Good grief: so much certainty, so little evidence. Conjecture piled upon conjecture piled upon conjecture: that’s all this is, on both sides.
And that being so, try to show each other some respect: neither side knows “the truth.”

Allen63
September 19, 2016 5:58 am

Actually, having read the detailed “Aquatic Ape” theory books, I find the theory “explains a lot”. Moreover, I find discussions of it, misrepresent it — to make it sound “stupid”.
The AA Nay Sayers sound a lot like Catastrophic Anthropogenic Global Warming due to CO2 proponents who ignore facts and logic to protect their long held beliefs.
The Science Isn’t Settled.

wws
September 19, 2016 6:27 am

Lots of times I have dreamed that I could breathe underwater. Maybe that’s some kind of race memory.
Or maybe I just watched Man from Atlantis too much when I was a kid.

Gary Hladik
Reply to  wws
September 19, 2016 9:00 am

I’ve dreamed I can levitate. Combine that with the fact that our ancestors lived in the trees, and it becomes obvious they could fly. 🙂

Tije
September 19, 2016 9:42 am

Sorry, but please give me arguments why humans are NOT aquatic apes. The ones mentioned above are rather poor.
– Our eyes are adapted to under water sight. Just look at the Komen people in Thayland.
– We are excellent swimmers, by birth.
– We walk upright because of wading in the shallow waters. You don’t need to be a speed swimmer to do that.
– Do you think water is aways chilly? Apart from your mitochondrial dysfunction; Just look at what mister Wim Hofman is doing. He teaches people how to swim in ice water, without gasping, in a matter of minutes. Just relax and take a dive.
– Why not consider that the ability of holding your breath lead to the ability to speak?
Please give me arguments, so I can refute them.
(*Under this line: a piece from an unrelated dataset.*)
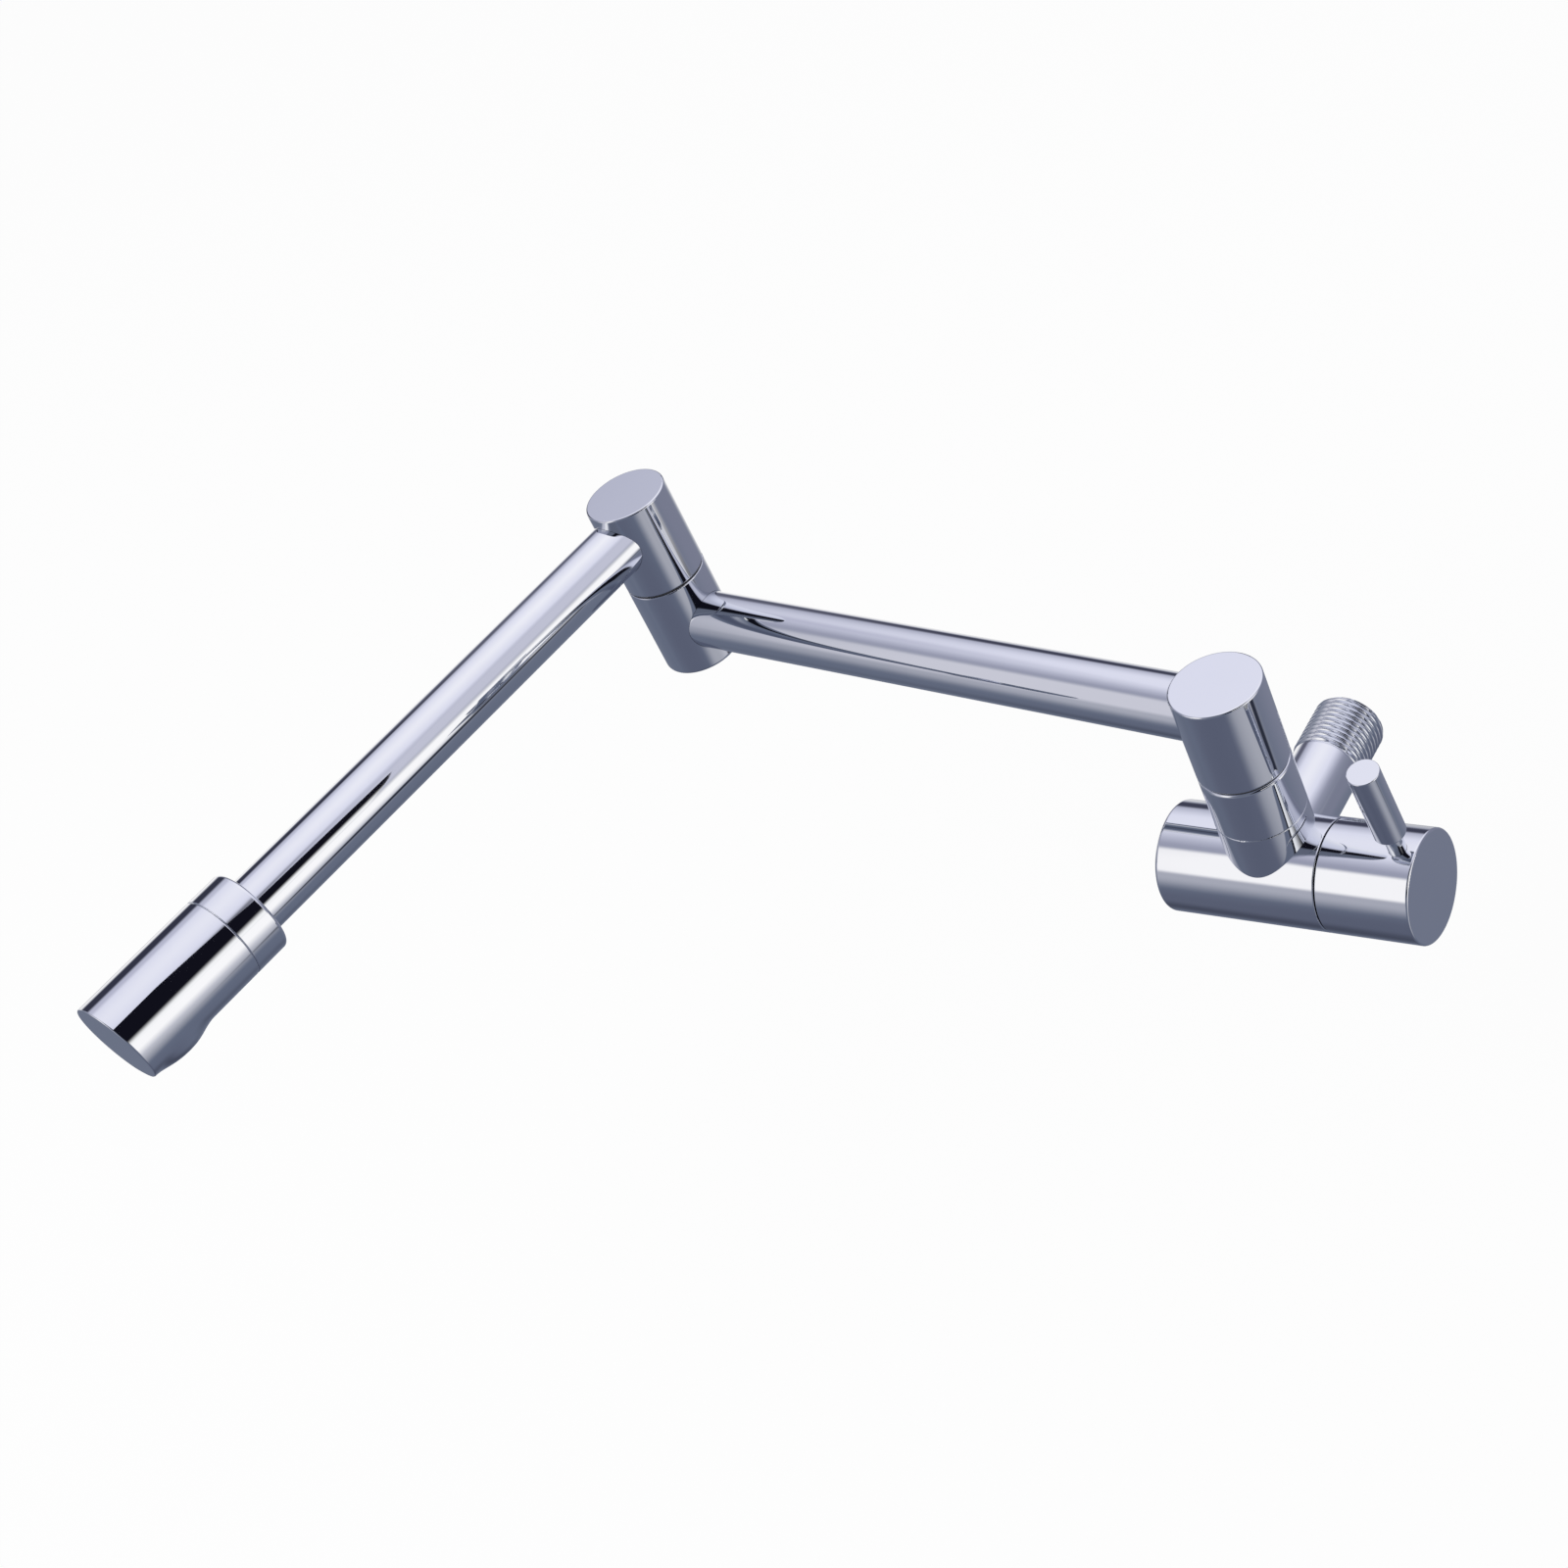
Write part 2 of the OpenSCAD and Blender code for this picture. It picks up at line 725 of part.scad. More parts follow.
module spout_head() {
    cut = 2 * head_d;
    color(chrome) on_upper_arm() translate([0, 0, arm_2_z]) difference() {
        union() {
            rotate([0, 90, 0]) turned(head_r, collar_end, head_end + 2, split_edge, 0);
            outlet_boss();
        }
        translate([head_end, 0, 0]) rotate([0, end_rake, 0])
            translate([0, -cut / 2, -cut / 2]) cube(cut);
        rotate([0, 90, 0]) {
            rod(nipple_d / 2, collar_end - over, collar_end + nipple_len + head_washer_t);
            rod(tube_bore / 2, collar_end, chamber_end);
            rod(way_r, collar_end, outlet_x + way_r / 2);
        }
        translate([outlet_x, 0, -seat_drop]) {
            rod(outlet_d / 2 + thread_fit, -aerator_sink - over, aerator_len + aerator_washer_t);
            rod(way_r, 0, seat_drop, small_fn);
        }
    }
}

module aerator_washer() {
    color(rubber) at_outlet()
        ring(outlet_d / 2 - 0.2, way_r + 0.2, aerator_len, aerator_len + aerator_washer_t);
}

module aerator_shell() {
    color(chrome) at_outlet() difference() {
        rod(outlet_d / 2, 0, aerator_len);
        rod(outlet_d / 2 - shell_wall, shell_lip, aerator_len + over);
        rod(outlet_d / 2 - shell_lip_w, -over, shell_lip + over);
        for (a = [0 : 90 : 270])
            rotate([0, 0, a]) translate([outlet_d / 2 - shell_lip_w - over, -key_w / 2, -over])
                cube([shell_lip_w * 2, key_w, shell_lip * 0.6 + over]);
    }
}

module aerator_insert() {
    reach = outlet_d / 2 - shell_lip_w - cell_w / 2;
    color(nylon) at_outlet() difference() {
        rod(outlet_d / 2 - shell_wall - slot_room, shell_lip, shell_lip + insert_len);
        for (i = [-cell_rings : cell_rings], j = [-cell_rings : cell_rings])
            let (x = cell_pitch * (i + j / 2), y = cell_pitch * j * sin(60))
                if (norm([x, y]) < reach)
                    translate([x, y, shell_lip - over]) rotate([0, 0, 30])
                        cylinder(r = cell_w / cos(30) / 2, h = insert_len + 2 * over, $fn = 6);
    }
}

valve_body();
inlet_tail();
seat_seal();
cartridge_housing();
cartridge_o_ring();
fixed_disc();
gland_nut();
riser();
riser_washer();
base_o_rings();
base_slip_ring();
moving_disc();
spindle();
spindle_o_ring();
spindle_clip();
knob();
knob_screw();
lever();
base_hub();
base_screw();
arm_1_tube();
elbow_lower_hub();
elbow_spigot();
elbow_washer();
elbow_o_rings();
elbow_slip_ring();
elbow_upper_hub();
elbow_screw();
arm_2_tube();
head_collar();
head_washer();
spout_head();
aerator_washer();
aerator_shell();
aerator_insert();
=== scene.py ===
"""Looks of a folding wall tap: chrome finishes, threaded inlet, spout head, stage and camera, in metres."""

import json
import math
from contextlib import contextmanager

import bmesh
import bpy
import numpy as np
from bpy.props import FloatProperty, FloatVectorProperty, PointerProperty
from mathutils import Matrix, Vector


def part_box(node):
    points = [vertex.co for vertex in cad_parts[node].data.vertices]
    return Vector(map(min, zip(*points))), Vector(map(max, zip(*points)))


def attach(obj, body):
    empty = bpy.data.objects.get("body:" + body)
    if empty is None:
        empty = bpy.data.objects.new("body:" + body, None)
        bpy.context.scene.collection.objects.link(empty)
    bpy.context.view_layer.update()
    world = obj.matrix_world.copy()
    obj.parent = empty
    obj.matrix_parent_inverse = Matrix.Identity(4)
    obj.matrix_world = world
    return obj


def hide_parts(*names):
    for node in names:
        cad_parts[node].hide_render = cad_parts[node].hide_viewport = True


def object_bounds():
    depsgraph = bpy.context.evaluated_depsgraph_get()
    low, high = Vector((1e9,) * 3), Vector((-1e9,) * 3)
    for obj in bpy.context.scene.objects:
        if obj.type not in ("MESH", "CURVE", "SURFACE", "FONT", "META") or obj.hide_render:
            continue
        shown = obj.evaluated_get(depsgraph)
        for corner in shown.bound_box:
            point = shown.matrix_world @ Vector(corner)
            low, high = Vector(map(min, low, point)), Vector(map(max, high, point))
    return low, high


bl_info = {
    "name": "Folding wall tap",
    "version": (1, 0, 0),
    "blender": (4, 5, 0),
    "location": "3D View > Sidebar > Tap",
    "description": "Dresses the folding wall tap in its finishes and sets its studio",
    "category": "Object",
}

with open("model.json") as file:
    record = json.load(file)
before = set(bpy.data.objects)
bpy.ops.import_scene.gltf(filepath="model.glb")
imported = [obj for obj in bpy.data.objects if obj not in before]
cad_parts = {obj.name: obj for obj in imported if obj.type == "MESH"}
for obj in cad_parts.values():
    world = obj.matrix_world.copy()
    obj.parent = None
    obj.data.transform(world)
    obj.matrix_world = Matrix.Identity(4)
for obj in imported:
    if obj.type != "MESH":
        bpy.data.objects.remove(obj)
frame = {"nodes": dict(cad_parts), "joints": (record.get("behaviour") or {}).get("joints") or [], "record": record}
CAD_LOW, CAD_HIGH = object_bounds()
JOINTS = {joint["name"]: Vector(joint["pos_m"]) for joint in frame["joints"]}
SLOT_OF = {row["node"]: row["material_slot"] for row in frame["record"]["subparts"]}
MM = 0.001
FULL_TURN = 2 * math.pi

# The camera's place and axes, as fitted to the photograph
CAMERA_PLACE = Vector((0.32349, -0.48102, 0.48639))
CAMERA_RIGHT = Vector((0.78588, 0.49322, -0.37301))
CAMERA_UP = Vector((-0.09691, 0.69397, 0.71345))
CAMERA_BACK = Vector((0.61074, -0.52454, 0.59317))


# Measures read from the frame

def reach(node, origin, direction):
    """Least and greatest distance of a node's vertices from origin along direction."""
    along = [(vertex.co - origin).dot(direction) for vertex in frame["nodes"][node].data.vertices]
    return min(along), max(along)


def upper_arm_axes():
    """Origin on the second swivel's axis at the tube's height, direction of the arm, and its side."""
    low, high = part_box("arm_2_tube")
    origin = Vector((JOINTS["elbow_swivel"].x, JOINTS["elbow_swivel"].y, (low.z + high.z) / 2))
    shell_low, shell_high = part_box("aerator_shell")
    direction = (shell_low + shell_high) / 2 - origin
    direction.z = 0
    direction.normalize()
    return origin, direction, Vector((0, 0, 1)).cross(direction)


def inlet_radius_near(y):
    """Radius of the frame's inlet tube within half a millimetre of a place along it."""
    near = [v.co for v in frame["nodes"]["inlet_tail"].data.vertices if abs(v.co.y - y) < 0.5 * MM]
    return max(math.hypot(co.x, co.z) for co in near)


# Sizes and colours that a user would change

class TapFinishSettings(bpy.types.PropertyGroup):
    """Colours of the finishes, and how smooth the chrome is"""
    chrome: FloatVectorProperty(name="Chrome", description="Colour of the chrome plate", subtype="COLOR",
                                size=3, min=0, max=1, default=(0.80, 0.82, 0.86))
    brass: FloatVectorProperty(name="Brass", description="Colour of the machined brass", subtype="COLOR",
                               size=3, min=0, max=1, default=(0.80, 0.66, 0.36))
    ceramic: FloatVectorProperty(name="Ceramic", description="Colour of the lapped discs", subtype="COLOR",
                                 size=3, min=0, max=1, default=(0.93, 0.92, 0.88))
    rubber: FloatVectorProperty(name="Rubber", description="Colour of washers and O-rings", subtype="COLOR",
                                size=3, min=0, max=1, default=(0.03, 0.03, 0.035))
    acetal: FloatVectorProperty(name="Acetal", description="Colour of the aerator insert",
                                subtype="COLOR", size=3, min=0, max=1, default=(0.78, 0.78, 0.76))
    # The slip rings' dark tone is painted shade: it stands for the shade in the narrow groove at each swivel.
    slip_ring: FloatVectorProperty(name="Slip ring", description="Colour of the dark rings at the swivels",
                                   subtype="COLOR", size=3, min=0, max=1, default=(0.05, 0.05, 0.055))
    steel: FloatVectorProperty(name="Steel", description="Colour of screws and clip", subtype="COLOR",
                               size=3, min=0, max=1, default=(0.62, 0.63, 0.65))
    chrome_roughness: FloatProperty(name="Chrome roughness", description="Roughness of clean plate",
                                    subtype="FACTOR", min=0, max=1, default=0.02)
    plate_ripple: FloatProperty(name="Plate ripple", description="Height of the plate's waves",
                                subtype="DISTANCE", unit="LENGTH", min=0, default=0.0000015)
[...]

While you’re busy, please provide an alternative theory as well. Thanks!

September 23, 2016 6:27 pm

I’d never heard of Attenborough’s program before. But I recall reading in one of Ivan Sanderson’s books about cryptozoology that he had personally seen giant bones in the Aleutian Islands during WWII that were ape-like, but far too massive, in his opinion, to have been viable except with the support of water. He speculated that the owners had lived in shallow shore waters.

MfK
September 23, 2016 11:58 pm

My earliest memories of dreams were ones where I could fly, through some simple artifice. Either a paper grocery bag, or a mercury ion thruster powered snow ski (yep, seriously), I could fly at will, anywhere, any time. I’ve only actually piloted an airplane once, and only for about 30 seconds. It scared me.
I shared these thoughts with an acquaintance, Eric Lindbergh – grandson of Charles Lindbergh, and a pilot in his own right. He, too, could recall dreams in his childhood of flying. We chewed on this train of thougt for some time, but could come up with no plausible explanation for the phenomenon. It never occurred to us that we might be descendants of birds.

Andyj
September 27, 2016 6:35 pm

Humans also have nostrils that point downwards. Great for sinking into the water.
Unless you are Gabro, who’s nostrils are a pair of forward facing holes like all the apes have.